— Start of DATA —

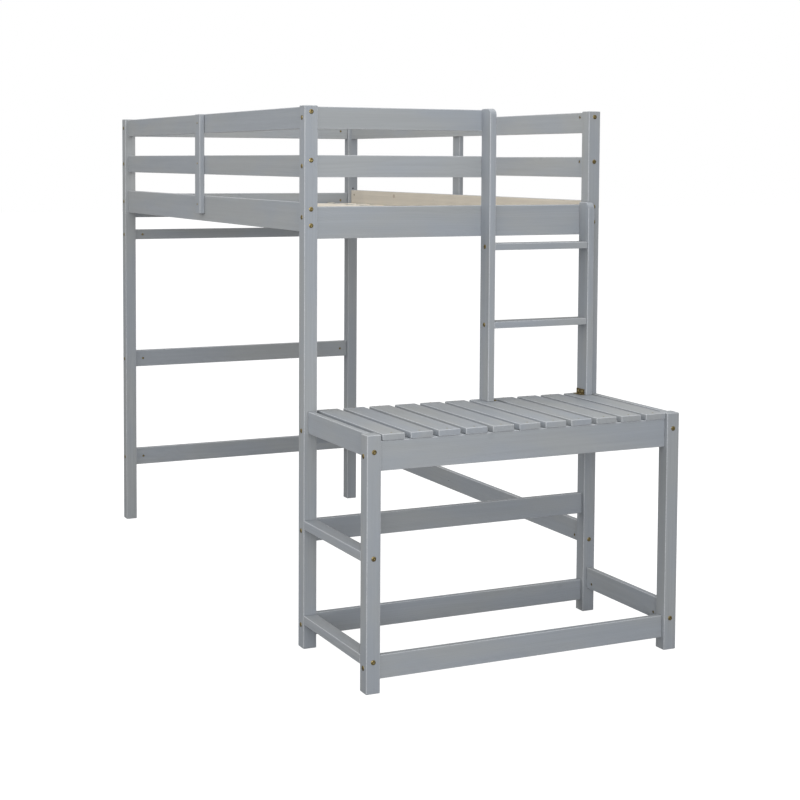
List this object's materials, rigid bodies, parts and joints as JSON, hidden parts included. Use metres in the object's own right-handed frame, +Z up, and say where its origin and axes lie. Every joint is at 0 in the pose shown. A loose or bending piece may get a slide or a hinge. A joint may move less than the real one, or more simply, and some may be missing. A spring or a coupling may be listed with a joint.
{
  "type": "loft bed with desk",
  "caption": "Wooden loft bed with guard rails on all sides, a slatted desk at its foot end and a ladder that rises from the desk to a gap in the guard rail.",
  "frame": {"origin": "middle of the footprint's bounding box, on the floor", "axes": "+Z up; +Y runs along the bed, from the desk end to the far end; +X is to the right for a person who faces the desk, the side that the ladder is on"},
  "size_m": [1.0736, 2.466, 1.68],
  "materials": {
    "painted_wood": "satin grey paint over pine, with a faint grain and slightly worn, eased edges",
    "natural_pine": "bare planed pine",
    "brass_hardware": "yellow-zinc or brass plated furniture bolts, barrel nuts, screws and brackets",
    "webbing": "woven polyester strap that joins the bed slats"
  },
  "bodies": {
    "root": {"bed_slat_roll": "natural_pine", "desk_front_apron": "painted_wood", "desk_front_low_rail": "painted_wood", "desk_left_low_stretcher": "painted_wood", "desk_left_mid_stretcher": "painted_wood", "desk_leg_left": "painted_wood", "desk_leg_right": "painted_wood", "desk_rear_apron": "painted_wood", "desk_rear_low_rail": "painted_wood", "desk_rear_mid_rail": "painted_wood", "desk_right_low_rail": "painted_wood", "desk_side_board_left": "painted_wood", "desk_side_board_right": "painted_wood", "desk_slat_01": "painted_wood", "desk_slat_02": "painted_wood", "desk_slat_03": "painted_wood", "desk_slat_04": "painted_wood", "desk_slat_05": "painted_wood", "desk_slat_06": "painted_wood", "desk_slat_07": "painted_wood", "desk_slat_08": "painted_wood", "desk_slat_09": "painted_wood", "desk_slat_10": "painted_wood", "desk_slat_11": "painted_wood", "front_end_rail": "painted_wood", "front_guard_rail_mid": "painted_wood", "front_guard_rail_top": "painted_wood", "ladder_bracket_left": "brass_hardware", "ladder_bracket_right": "brass_hardware", "ladder_rung_lower": "painted_wood", "ladder_rung_upper": "painted_wood", "ladder_stile_left": "painted_wood", "ladder_stile_right": "painted_wood", "left_guard_rail_mid": "painted_wood", "left_guard_rail_top": "painted_wood", "left_guard_upright": "painted_wood", "left_side_rail": "painted_wood", "post_front_left": "painted_wood", "post_front_right": "painted_wood", "post_rear_left": "painted_wood", "post_rear_right": "painted_wood", "rear_end_rail": "painted_wood", "rear_guard_rail_mid": "painted_wood", "rear_guard_rail_top": "painted_wood", "rear_low_crossbar": "painted_wood", "rear_mid_crossbar": "painted_wood", "rear_upper_crossbar": "painted_wood", "right_guard_rail_mid": "painted_wood", "right_guard_rail_top": "painted_wood", "right_guard_upright": "painted_wood", "right_lower_stretcher": "painted_wood", "right_side_rail": "painted_wood", "slat_ledger_left": "natural_pine", "slat_ledger_right": "natural_pine"}
  },
  "joints": []
}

— End of DATA —

WHAT TO DO:
Return all of the data precisely as it appears.

EXERCISE RESULT:
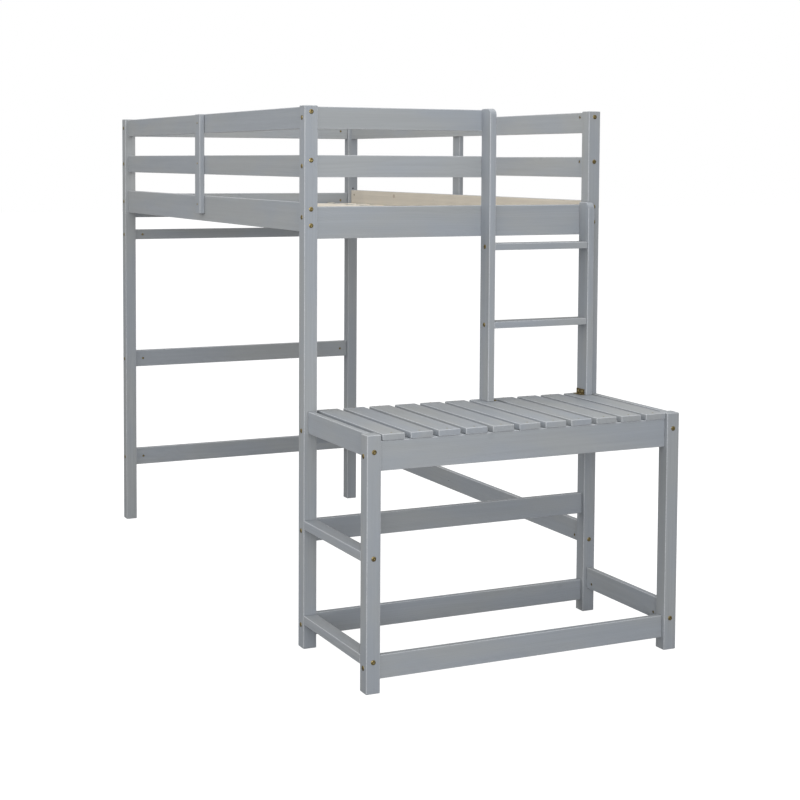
List this object's materials, rigid bodies, parts and joints as JSON, hidden parts included. Use metres in the object's own right-handed frame, +Z up, and say where its origin and axes lie. Every joint is at 0 in the pose shown. A loose or bending piece may get a slide or a hinge. A joint may move less than the real one, or more simply, and some may be missing. A spring or a coupling may be listed with a joint.
{
  "type": "loft bed with desk",
  "caption": "Wooden loft bed with guard rails on all sides, a slatted desk at its foot end and a ladder that rises from the desk to a gap in the guard rail.",
  "frame": {"origin": "middle of the footprint's bounding box, on the floor", "axes": "+Z up; +Y runs along the bed, from the desk end to the far end; +X is to the right for a person who faces the desk, the side that the ladder is on"},
  "size_m": [1.0736, 2.466, 1.68],
  "materials": {
    "painted_wood": "satin grey paint over pine, with a faint grain and slightly worn, eased edges",
    "natural_pine": "bare planed pine",
    "brass_hardware": "yellow-zinc or brass plated furniture bolts, barrel nuts, screws and brackets",
    "webbing": "woven polyester strap that joins the bed slats"
  },
  "bodies": {
    "root": {"bed_slat_roll": "natural_pine", "desk_front_apron": "painted_wood", "desk_front_low_rail": "painted_wood", "desk_left_low_stretcher": "painted_wood", "desk_left_mid_stretcher": "painted_wood", "desk_leg_left": "painted_wood", "desk_leg_right": "painted_wood", "desk_rear_apron": "painted_wood", "desk_rear_low_rail": "painted_wood", "desk_rear_mid_rail": "painted_wood", "desk_right_low_rail": "painted_wood", "desk_side_board_left": "painted_wood", "desk_side_board_right": "painted_wood", "desk_slat_01": "painted_wood", "desk_slat_02": "painted_wood", "desk_slat_03": "painted_wood", "desk_slat_04": "painted_wood", "desk_slat_05": "painted_wood", "desk_slat_06": "painted_wood", "desk_slat_07": "painted_wood", "desk_slat_08": "painted_wood", "desk_slat_09": "painted_wood", "desk_slat_10": "painted_wood", "desk_slat_11": "painted_wood", "front_end_rail": "painted_wood", "front_guard_rail_mid": "painted_wood", "front_guard_rail_top": "painted_wood", "ladder_bracket_left": "brass_hardware", "ladder_bracket_right": "brass_hardware", "ladder_rung_lower": "painted_wood", "ladder_rung_upper": "painted_wood", "ladder_stile_left": "painted_wood", "ladder_stile_right": "painted_wood", "left_guard_rail_mid": "painted_wood", "left_guard_rail_top": "painted_wood", "left_guard_upright": "painted_wood", "left_side_rail": "painted_wood", "post_front_left": "painted_wood", "post_front_right": "painted_wood", "post_rear_left": "painted_wood", "post_rear_right": "painted_wood", "rear_end_rail": "painted_wood", "rear_guard_rail_mid": "painted_wood", "rear_guard_rail_top": "painted_wood", "rear_low_crossbar": "painted_wood", "rear_mid_crossbar": "painted_wood", "rear_upper_crossbar": "painted_wood", "right_guard_rail_mid": "painted_wood", "right_guard_rail_top": "painted_wood", "right_guard_upright": "painted_wood", "right_lower_stretcher": "painted_wood", "right_side_rail": "painted_wood", "slat_ledger_left": "natural_pine", "slat_ledger_right": "natural_pine"}
  },
  "joints": []
}